Friday, January 03, 2003

EYES IN THE NIGHT (1942) & THE HIDDEN EYE (1945)

These are two B-mysteries featuring Edward Arnold as blind detective Duncan Maclain. Both are structured similarly: they begin with scenes showing Arnold (thick-bodied and middle-aged) getting the best of some strapping policemen in a self-defense/wrestling match, and they end with Arnold breaking out, rather improbably, from a tight spot of imprisonment and using his agile physical skills to kick the bad guy's ass. Everyone, good and bad alike, underestimates Arnold's powers of deduction, based largely on his other four senses and on his seeing eye dog, Friday. EYES is the better film, a little more tightly plotted and with a stronger cast.
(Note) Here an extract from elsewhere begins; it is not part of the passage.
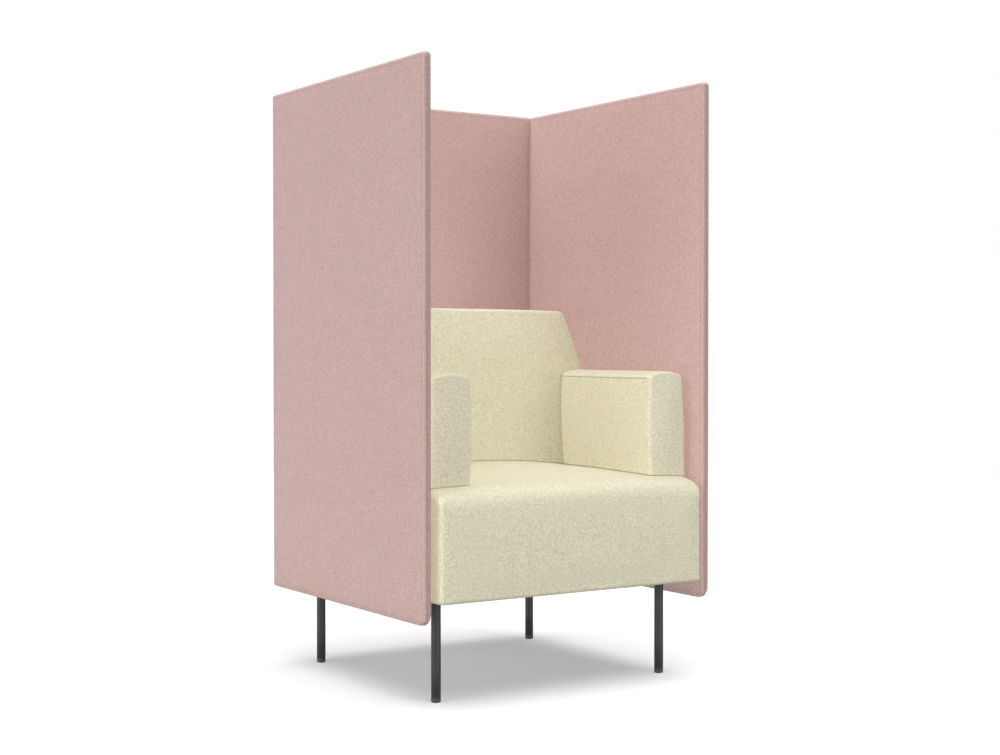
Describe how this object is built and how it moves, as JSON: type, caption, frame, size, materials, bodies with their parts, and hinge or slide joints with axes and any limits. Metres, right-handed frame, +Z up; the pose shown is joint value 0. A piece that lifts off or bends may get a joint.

Ann Harding is concerned that her stepdaughter (a very young Donna Reed) is keeping company with a slimy third-rate community theater actor (John Emery). The trick is that Harding has a history with Emery and Reed thinks that her stepmom is jealous. One night, Emery is found murdered and Harding and Reed both think the other is involved. Family friend Arnold investigates. The bulk of the film takes place over one long night in the family house and the case winds up involving the usual 40's elements of foreign spies and secret weapons. Allen Jenkins is Arnold's sidekick, who spends most of the last half tied up in a basement, and who is spectacularly rescued by Friday, the dog. In THE HIDDEN EYE, Frances Rafferty calls on Arnold for help when her father is killed, apparently by someone looking to settle some past scores. Her fiance is the chief suspect, but the villain is someone much closer to the victim. William Phillips (replacing Allen Jenkins) and Ray Collins are also featured. This might have made a decent series of films if it had started a few years earlier, when the Falcon and Saint movies did. By 1945, this kind of movie was seeming a little out-of-date and no more Duncan Maclain films were made. I recommend the first one, but the second is negligible.